* _Exercise description_
Read the data and repeat it in full, exactly.

* _Information supplied_
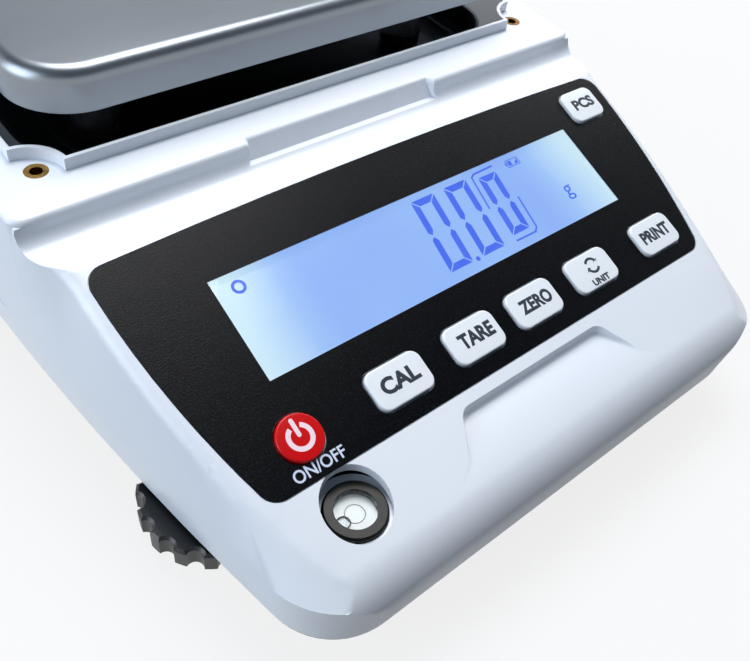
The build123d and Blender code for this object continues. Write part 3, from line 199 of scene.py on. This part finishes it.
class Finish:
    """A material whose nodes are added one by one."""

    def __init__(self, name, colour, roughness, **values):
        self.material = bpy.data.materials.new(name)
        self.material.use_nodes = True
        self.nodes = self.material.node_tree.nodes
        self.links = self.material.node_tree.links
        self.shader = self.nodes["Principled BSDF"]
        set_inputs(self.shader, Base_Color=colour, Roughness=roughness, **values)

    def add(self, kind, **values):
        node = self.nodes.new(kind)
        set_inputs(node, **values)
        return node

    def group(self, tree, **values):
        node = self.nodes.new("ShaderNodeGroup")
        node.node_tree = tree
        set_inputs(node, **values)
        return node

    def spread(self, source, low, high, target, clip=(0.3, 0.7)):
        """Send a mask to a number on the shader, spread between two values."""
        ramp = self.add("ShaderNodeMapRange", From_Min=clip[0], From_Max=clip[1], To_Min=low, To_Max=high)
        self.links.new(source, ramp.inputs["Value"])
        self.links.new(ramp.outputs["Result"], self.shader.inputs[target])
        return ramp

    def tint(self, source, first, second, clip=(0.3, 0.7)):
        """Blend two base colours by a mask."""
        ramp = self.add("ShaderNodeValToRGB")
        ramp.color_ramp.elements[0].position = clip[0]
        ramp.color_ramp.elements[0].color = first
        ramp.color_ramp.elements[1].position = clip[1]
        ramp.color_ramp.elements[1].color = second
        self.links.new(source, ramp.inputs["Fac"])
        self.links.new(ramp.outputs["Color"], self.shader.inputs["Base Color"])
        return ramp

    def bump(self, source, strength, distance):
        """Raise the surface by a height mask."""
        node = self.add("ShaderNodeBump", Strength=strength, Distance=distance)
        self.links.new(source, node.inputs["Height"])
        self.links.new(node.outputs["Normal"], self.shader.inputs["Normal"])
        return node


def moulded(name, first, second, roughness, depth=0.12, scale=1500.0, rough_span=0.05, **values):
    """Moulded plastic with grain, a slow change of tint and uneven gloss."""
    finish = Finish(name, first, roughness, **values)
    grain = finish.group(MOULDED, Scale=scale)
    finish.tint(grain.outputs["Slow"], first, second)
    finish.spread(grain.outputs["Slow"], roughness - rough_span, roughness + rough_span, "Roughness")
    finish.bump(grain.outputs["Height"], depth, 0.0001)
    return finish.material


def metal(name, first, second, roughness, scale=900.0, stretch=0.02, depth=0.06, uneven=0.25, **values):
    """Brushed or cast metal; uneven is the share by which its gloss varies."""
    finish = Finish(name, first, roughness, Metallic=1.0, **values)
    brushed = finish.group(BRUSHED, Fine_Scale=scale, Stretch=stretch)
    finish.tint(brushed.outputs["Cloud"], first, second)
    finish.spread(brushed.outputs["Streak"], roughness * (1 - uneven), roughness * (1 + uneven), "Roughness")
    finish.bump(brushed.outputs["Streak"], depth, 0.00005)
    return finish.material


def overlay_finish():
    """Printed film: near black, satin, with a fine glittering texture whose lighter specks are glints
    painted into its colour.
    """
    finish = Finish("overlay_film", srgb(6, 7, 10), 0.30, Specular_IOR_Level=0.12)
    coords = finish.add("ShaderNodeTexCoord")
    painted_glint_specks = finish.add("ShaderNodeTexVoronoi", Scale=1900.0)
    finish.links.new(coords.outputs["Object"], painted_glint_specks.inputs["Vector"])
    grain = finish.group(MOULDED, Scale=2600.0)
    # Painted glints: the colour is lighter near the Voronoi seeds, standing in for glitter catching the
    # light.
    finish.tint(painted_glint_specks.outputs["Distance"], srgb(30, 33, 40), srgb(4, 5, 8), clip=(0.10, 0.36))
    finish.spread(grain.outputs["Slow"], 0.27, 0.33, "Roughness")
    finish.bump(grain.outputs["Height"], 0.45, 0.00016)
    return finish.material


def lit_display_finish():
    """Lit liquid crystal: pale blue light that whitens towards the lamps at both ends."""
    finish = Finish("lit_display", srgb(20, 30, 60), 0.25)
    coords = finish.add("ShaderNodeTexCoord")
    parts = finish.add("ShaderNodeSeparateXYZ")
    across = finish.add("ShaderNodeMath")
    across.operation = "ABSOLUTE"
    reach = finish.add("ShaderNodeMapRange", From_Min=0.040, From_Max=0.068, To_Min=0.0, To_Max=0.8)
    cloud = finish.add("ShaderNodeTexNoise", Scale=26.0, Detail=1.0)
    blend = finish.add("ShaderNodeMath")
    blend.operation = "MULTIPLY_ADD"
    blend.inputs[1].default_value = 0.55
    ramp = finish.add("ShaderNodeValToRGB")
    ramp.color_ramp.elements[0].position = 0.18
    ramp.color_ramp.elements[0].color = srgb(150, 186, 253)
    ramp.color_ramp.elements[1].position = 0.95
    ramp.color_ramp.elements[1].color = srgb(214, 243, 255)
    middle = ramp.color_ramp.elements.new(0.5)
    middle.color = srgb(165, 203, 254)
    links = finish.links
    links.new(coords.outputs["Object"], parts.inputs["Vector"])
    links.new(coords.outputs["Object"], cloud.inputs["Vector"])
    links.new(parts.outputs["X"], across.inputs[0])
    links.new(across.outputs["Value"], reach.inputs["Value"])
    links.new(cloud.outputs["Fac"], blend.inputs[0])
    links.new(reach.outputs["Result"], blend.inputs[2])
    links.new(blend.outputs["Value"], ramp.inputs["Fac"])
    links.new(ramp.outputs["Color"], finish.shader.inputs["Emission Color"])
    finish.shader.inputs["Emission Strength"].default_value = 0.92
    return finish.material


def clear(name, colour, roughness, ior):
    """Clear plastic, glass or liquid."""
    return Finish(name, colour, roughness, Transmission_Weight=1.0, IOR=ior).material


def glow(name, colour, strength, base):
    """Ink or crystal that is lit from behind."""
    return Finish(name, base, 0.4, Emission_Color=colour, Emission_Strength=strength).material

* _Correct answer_
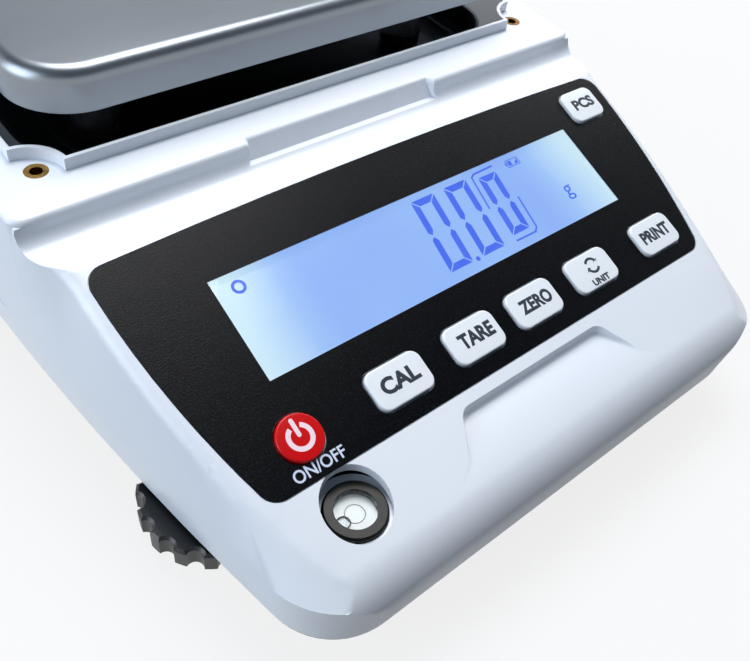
The build123d and Blender code for this object continues. Write part 3, from line 199 of scene.py on. This part finishes it.
class Finish:
    """A material whose nodes are added one by one."""

    def __init__(self, name, colour, roughness, **values):
        self.material = bpy.data.materials.new(name)
        self.material.use_nodes = True
        self.nodes = self.material.node_tree.nodes
        self.links = self.material.node_tree.links
        self.shader = self.nodes["Principled BSDF"]
        set_inputs(self.shader, Base_Color=colour, Roughness=roughness, **values)

    def add(self, kind, **values):
        node = self.nodes.new(kind)
        set_inputs(node, **values)
        return node

    def group(self, tree, **values):
        node = self.nodes.new("ShaderNodeGroup")
        node.node_tree = tree
        set_inputs(node, **values)
        return node

    def spread(self, source, low, high, target, clip=(0.3, 0.7)):
        """Send a mask to a number on the shader, spread between two values."""
        ramp = self.add("ShaderNodeMapRange", From_Min=clip[0], From_Max=clip[1], To_Min=low, To_Max=high)
        self.links.new(source, ramp.inputs["Value"])
        self.links.new(ramp.outputs["Result"], self.shader.inputs[target])
        return ramp

    def tint(self, source, first, second, clip=(0.3, 0.7)):
        """Blend two base colours by a mask."""
        ramp = self.add("ShaderNodeValToRGB")
        ramp.color_ramp.elements[0].position = clip[0]
        ramp.color_ramp.elements[0].color = first
        ramp.color_ramp.elements[1].position = clip[1]
        ramp.color_ramp.elements[1].color = second
        self.links.new(source, ramp.inputs["Fac"])
        self.links.new(ramp.outputs["Color"], self.shader.inputs["Base Color"])
        return ramp

    def bump(self, source, strength, distance):
        """Raise the surface by a height mask."""
        node = self.add("ShaderNodeBump", Strength=strength, Distance=distance)
        self.links.new(source, node.inputs["Height"])
        self.links.new(node.outputs["Normal"], self.shader.inputs["Normal"])
        return node


def moulded(name, first, second, roughness, depth=0.12, scale=1500.0, rough_span=0.05, **values):
    """Moulded plastic with grain, a slow change of tint and uneven gloss."""
    finish = Finish(name, first, roughness, **values)
    grain = finish.group(MOULDED, Scale=scale)
    finish.tint(grain.outputs["Slow"], first, second)
    finish.spread(grain.outputs["Slow"], roughness - rough_span, roughness + rough_span, "Roughness")
    finish.bump(grain.outputs["Height"], depth, 0.0001)
    return finish.material


def metal(name, first, second, roughness, scale=900.0, stretch=0.02, depth=0.06, uneven=0.25, **values):
    """Brushed or cast metal; uneven is the share by which its gloss varies."""
    finish = Finish(name, first, roughness, Metallic=1.0, **values)
    brushed = finish.group(BRUSHED, Fine_Scale=scale, Stretch=stretch)
    finish.tint(brushed.outputs["Cloud"], first, second)
    finish.spread(brushed.outputs["Streak"], roughness * (1 - uneven), roughness * (1 + uneven), "Roughness")
    finish.bump(brushed.outputs["Streak"], depth, 0.00005)
    return finish.material


def overlay_finish():
    """Printed film: near black, satin, with a fine glittering texture whose lighter specks are glints
    painted into its colour.
    """
    finish = Finish("overlay_film", srgb(6, 7, 10), 0.30, Specular_IOR_Level=0.12)
    coords = finish.add("ShaderNodeTexCoord")
    painted_glint_specks = finish.add("ShaderNodeTexVoronoi", Scale=1900.0)
    finish.links.new(coords.outputs["Object"], painted_glint_specks.inputs["Vector"])
    grain = finish.group(MOULDED, Scale=2600.0)
    # Painted glints: the colour is lighter near the Voronoi seeds, standing in for glitter catching the
    # light.
    finish.tint(painted_glint_specks.outputs["Distance"], srgb(30, 33, 40), srgb(4, 5, 8), clip=(0.10, 0.36))
    finish.spread(grain.outputs["Slow"], 0.27, 0.33, "Roughness")
    finish.bump(grain.outputs["Height"], 0.45, 0.00016)
    return finish.material


def lit_display_finish():
    """Lit liquid crystal: pale blue light that whitens towards the lamps at both ends."""
    finish = Finish("lit_display", srgb(20, 30, 60), 0.25)
    coords = finish.add("ShaderNodeTexCoord")
    parts = finish.add("ShaderNodeSeparateXYZ")
    across = finish.add("ShaderNodeMath")
    across.operation = "ABSOLUTE"
    reach = finish.add("ShaderNodeMapRange", From_Min=0.040, From_Max=0.068, To_Min=0.0, To_Max=0.8)
    cloud = finish.add("ShaderNodeTexNoise", Scale=26.0, Detail=1.0)
    blend = finish.add("ShaderNodeMath")
    blend.operation = "MULTIPLY_ADD"
    blend.inputs[1].default_value = 0.55
    ramp = finish.add("ShaderNodeValToRGB")
    ramp.color_ramp.elements[0].position = 0.18
    ramp.color_ramp.elements[0].color = srgb(150, 186, 253)
    ramp.color_ramp.elements[1].position = 0.95
    ramp.color_ramp.elements[1].color = srgb(214, 243, 255)
    middle = ramp.color_ramp.elements.new(0.5)
    middle.color = srgb(165, 203, 254)
    links = finish.links
    links.new(coords.outputs["Object"], parts.inputs["Vector"])
    links.new(coords.outputs["Object"], cloud.inputs["Vector"])
    links.new(parts.outputs["X"], across.inputs[0])
    links.new(across.outputs["Value"], reach.inputs["Value"])
    links.new(cloud.outputs["Fac"], blend.inputs[0])
    links.new(reach.outputs["Result"], blend.inputs[2])
    links.new(blend.outputs["Value"], ramp.inputs["Fac"])
    links.new(ramp.outputs["Color"], finish.shader.inputs["Emission Color"])
    finish.shader.inputs["Emission Strength"].default_value = 0.92
    return finish.material


def clear(name, colour, roughness, ior):
    """Clear plastic, glass or liquid."""
    return Finish(name, colour, roughness, Transmission_Weight=1.0, IOR=ior).material


def glow(name, colour, strength, base):
    """Ink or crystal that is lit from behind."""
    return Finish(name, base, 0.4, Emission_Color=colour, Emission_Strength=strength).material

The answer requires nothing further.